Le portrait bourgeois

Si le droit de se faire portraiturer fut réservé durant des siècles aux saints et aux souverains, dès le début du XVème siècle ce privilège s’ouvre également aux bourgeois. Ils apparaissent d’abord en tant que donateurs sur les retables d’églises dont le sujet concerne un épisode religieux. Dans la seconde moitié du XVIème siècle les règles très strictes en matière d’habillement et d’étiquette sont reprises à grande échelle dans les anciens Pays-Bas.

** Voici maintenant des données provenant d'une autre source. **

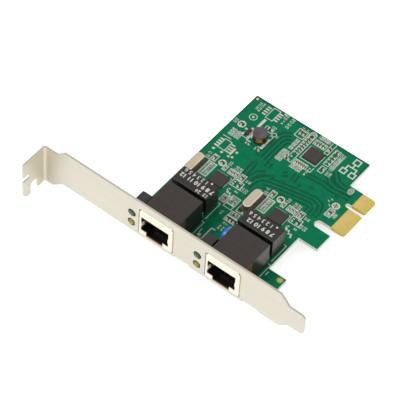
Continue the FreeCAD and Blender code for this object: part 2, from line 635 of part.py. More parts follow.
def module_leads(module_x):
    """Two rows of gull-wing leads along the long sides of a transformer module."""
    leads = []
    for index in range(MODULE_LEADS):
        centre_x = module_x + (index - (MODULE_LEADS - 1) / 2) * MODULE_LEAD_PITCH
        for side, wall_y in ((-1, MODULE_Y[0]), (1, MODULE_Y[1])):
            knee_y = wall_y + side * MODULE_LEAD_REACH[0]
            foot_z = MODULE_LEAD_THICK / 2
            path = [(wall_y, MODULE_LEAD_Z), (knee_y, MODULE_LEAD_Z), (knee_y, foot_z),
                    (wall_y + side * MODULE_LEAD_REACH[1], foot_z)]
            leads.append(folded("YZ", path, MODULE_LEAD_THICK, 0, spread(centre_x, MODULE_LEAD_WIDTH / 2)))
    return leads


def flat_chip(centre, side):
    """Moulded flat package with a small orientation dimple in its top."""
    body = box(spread(centre[0], side / 2), spread(centre[1], side / 2), (0, CHIP_HEIGHT))
    body = body.makeChamfer(CHIP_BEVEL, outer_edges(body, "Z", CHIP_HEIGHT))
    dimple = (centre[0] - side / 2 + DIMPLE_INSET, centre[1] + side / 2 - DIMPLE_INSET)
    return body.cut(round_bar(DIMPLE_RADIUS, dimple, (CHIP_HEIGHT - CHIP_BEVEL, CHIP_HEIGHT + 1)))


def stadium(centre, size, z_range):
    """An upright plate with fully rounded short ends, long axis along Y."""
    radius = size[0] / 2 - 0.01
    corners = rectangle(spread(centre[0], size[0] / 2), spread(centre[1], size[1] / 2), radius)
    return prism("XY", corners, z_range)


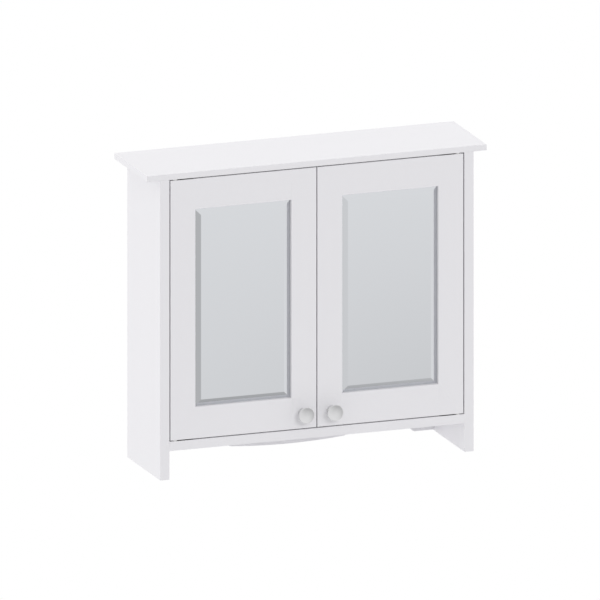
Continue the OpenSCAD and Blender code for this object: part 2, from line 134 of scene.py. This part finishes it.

Ainsi sur ces "Trois têtes masculines" de Frans Pourbus le Jeune, on est frappé par la précision quasi-photographique de la représentation. Chaque rides, chaque poils de barbe ou chaque cheveux sont traités avec une extrême minutie.

Les études de têtes

A la fin du XVIème et au début du XVIIème siècle, Rubens, Van Dyck et Jordaens exécutent aussi des études de têtes. L’objectif est de constituer un catalogue dans lequel leurs collaborateurs pourront puiser pour réaliser des compositions religieuses ou mythologiques. Ces modèles sont pour la plupart issus de l’entourage proche du peintre. Ainsi cette tête d’un homme barbu attribuée à Antoon van Dyck qui est exceptionnelle avec un regard d’une rare intensité. Ce portrait, comme le dit le titre de l’exposition, est le reflet d’une âme.

Les Portraits de genre

Enfin, la dernière section explore le portrait de genre. Dès le début du XVIème siècle, Pieter Breughel l’Ancien et surtout son fils Pieter Breughel le Jeune en sont les spécialistes : jeux, intérieurs de taverne où l’on boit et où l’on fume, joueurs de carte ou de musique. Adriaen Brouwer ou David Teniers le Jeune mettent en scène paysans ou artisans dans des compositions chargées de retranscrire leur quotidien. Le sourire édenté, les yeux révulsés, le nez rouge, La Rieuse de Van de Venne n’inspire pas la joie mais la misère de sa condition. Le visage sert, cette fois, à dépeindre, voire critiquer une réalité sociale, aux antipodes du portrait d’apparat ou bourgeois.

"La figure ou le reflet de l’âme", au musée départemental de Flandre, 26, Grand-Place à Cassel jusqu’au 1er avril 2018, du mardi au samedi de 10h à 12h30 et de 14h à 18h, le dimanche de 10h à 18h. www.museedeflandre.lenord.fr.